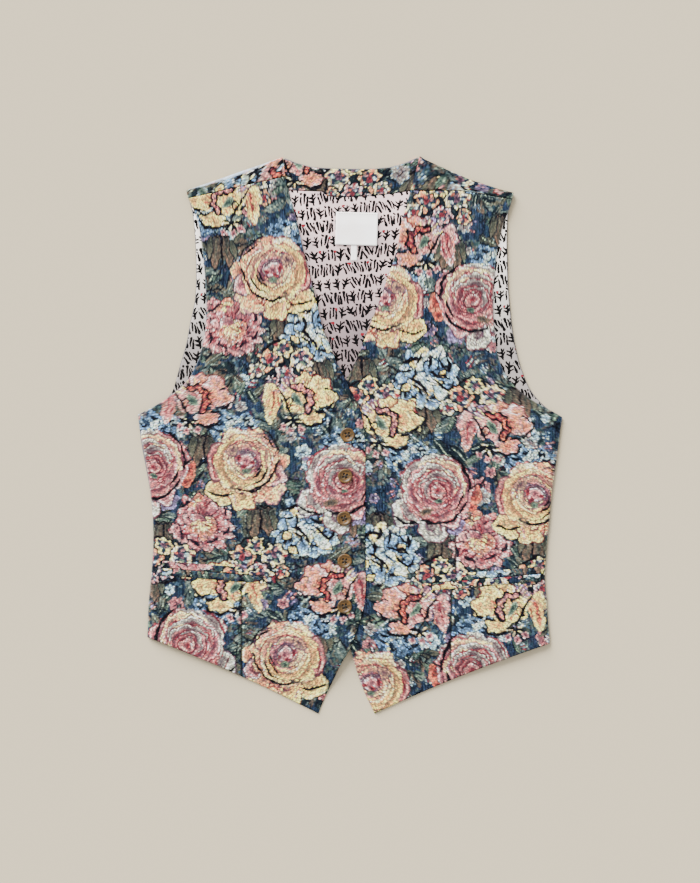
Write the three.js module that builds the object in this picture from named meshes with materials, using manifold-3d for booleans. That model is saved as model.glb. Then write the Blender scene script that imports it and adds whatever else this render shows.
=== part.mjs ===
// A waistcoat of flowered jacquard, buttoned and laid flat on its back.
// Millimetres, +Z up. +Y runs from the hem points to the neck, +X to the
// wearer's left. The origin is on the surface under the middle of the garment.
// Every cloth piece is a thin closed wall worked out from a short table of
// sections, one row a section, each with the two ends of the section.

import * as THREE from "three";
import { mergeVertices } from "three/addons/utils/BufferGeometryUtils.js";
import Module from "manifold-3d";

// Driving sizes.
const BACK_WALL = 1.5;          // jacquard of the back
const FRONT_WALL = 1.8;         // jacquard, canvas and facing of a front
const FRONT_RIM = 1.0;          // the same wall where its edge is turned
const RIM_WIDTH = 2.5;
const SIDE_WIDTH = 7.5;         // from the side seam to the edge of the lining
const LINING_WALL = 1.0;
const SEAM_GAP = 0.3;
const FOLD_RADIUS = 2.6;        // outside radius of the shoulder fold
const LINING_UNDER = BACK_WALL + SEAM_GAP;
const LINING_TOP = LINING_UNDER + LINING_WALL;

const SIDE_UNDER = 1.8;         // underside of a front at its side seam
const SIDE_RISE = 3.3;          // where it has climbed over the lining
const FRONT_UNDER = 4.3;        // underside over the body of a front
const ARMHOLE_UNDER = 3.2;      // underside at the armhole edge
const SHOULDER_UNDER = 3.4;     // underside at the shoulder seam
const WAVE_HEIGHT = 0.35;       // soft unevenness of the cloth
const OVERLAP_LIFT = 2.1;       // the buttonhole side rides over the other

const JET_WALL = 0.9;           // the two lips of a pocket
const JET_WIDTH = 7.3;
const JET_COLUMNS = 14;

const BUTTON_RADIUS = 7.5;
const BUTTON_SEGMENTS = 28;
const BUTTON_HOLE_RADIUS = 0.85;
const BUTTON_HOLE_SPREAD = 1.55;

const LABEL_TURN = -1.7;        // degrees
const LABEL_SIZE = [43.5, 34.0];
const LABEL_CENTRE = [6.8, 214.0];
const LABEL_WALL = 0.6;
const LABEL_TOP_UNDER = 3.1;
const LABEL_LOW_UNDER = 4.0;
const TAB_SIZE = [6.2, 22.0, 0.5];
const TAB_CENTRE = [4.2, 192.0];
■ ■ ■
## Short exercise
Say how many lines of the data include the word "manifold". Respond with the number alone.

## Answer to the problem
2